Set exercise
Locate the word "frame" in the data below, then copy every line that holds it.
----
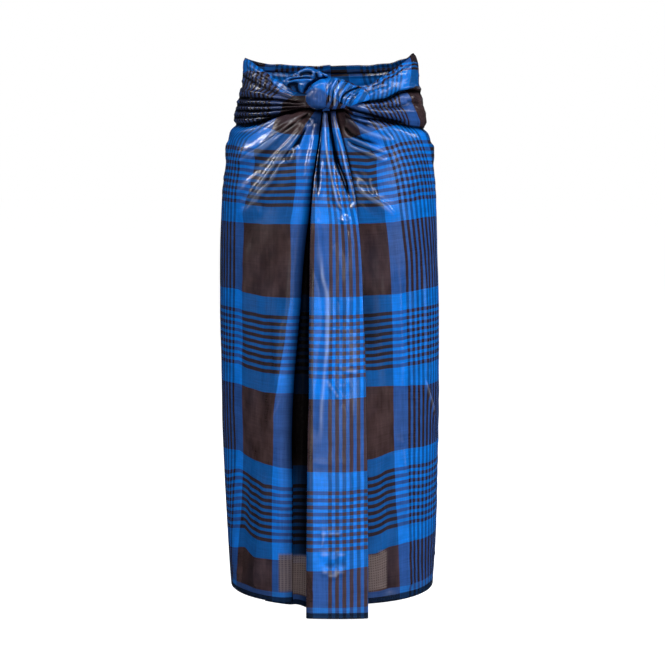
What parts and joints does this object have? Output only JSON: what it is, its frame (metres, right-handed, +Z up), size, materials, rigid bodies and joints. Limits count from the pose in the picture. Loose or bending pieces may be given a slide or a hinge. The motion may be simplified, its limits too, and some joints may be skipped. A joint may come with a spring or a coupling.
{
  "type": "longyi sarong",
  "caption": "Worn longyi: an open tube of checked cotton with a hanging front pleat, gathered to a twisted knot at the waist.",
  "frame": {"origin": "middle of the waist, level with the knot, where the wearer's waist holds the cloth", "axes": "+Z up along the garment, front with the knot and pleat towards -Y, +X to the right of a viewer who faces the front"},
  "size_m": [0.419, 0.3783, 1.0292],
  "materials": {
    "check_body": "calendered cotton, blue and dark brown check",
    "check_pleat": "calendered cotton, blue and dark brown check",
    "check_waist": "calendered cotton, blue and dark brown check, gathered",
    "check_knot": "calendered cotton, blue and dark brown check, twisted"
  },
  "bodies": {
    "root": {"skirt_left": "check_body", "skirt_right": "check_body", "front_pleat": "check_pleat", "waist_left": "check_waist", "waist_right": "check_waist", "knot_band": "check_knot", "knot_lobe": "check_knot", "knot_tuck": "check_knot"}
  },
  "joints": []
}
----
Solution to this task
What parts and joints does this object have? Output only JSON: what it is, its frame (metres, right-handed, +Z up), size, materials, rigid bodies and joints. Limits count from the pose in the picture. Loose or bending pieces may be given a slide or a hinge. The motion may be simplified, its limits too, and some joints may be skipped. A joint may come with a spring or a coupling.
  "frame": {"origin": "middle of the waist, level with the knot, where the wearer's waist holds the cloth", "axes": "+Z up along the garment, front with the knot and pleat towards -Y, +X to the right of a viewer who faces the front"},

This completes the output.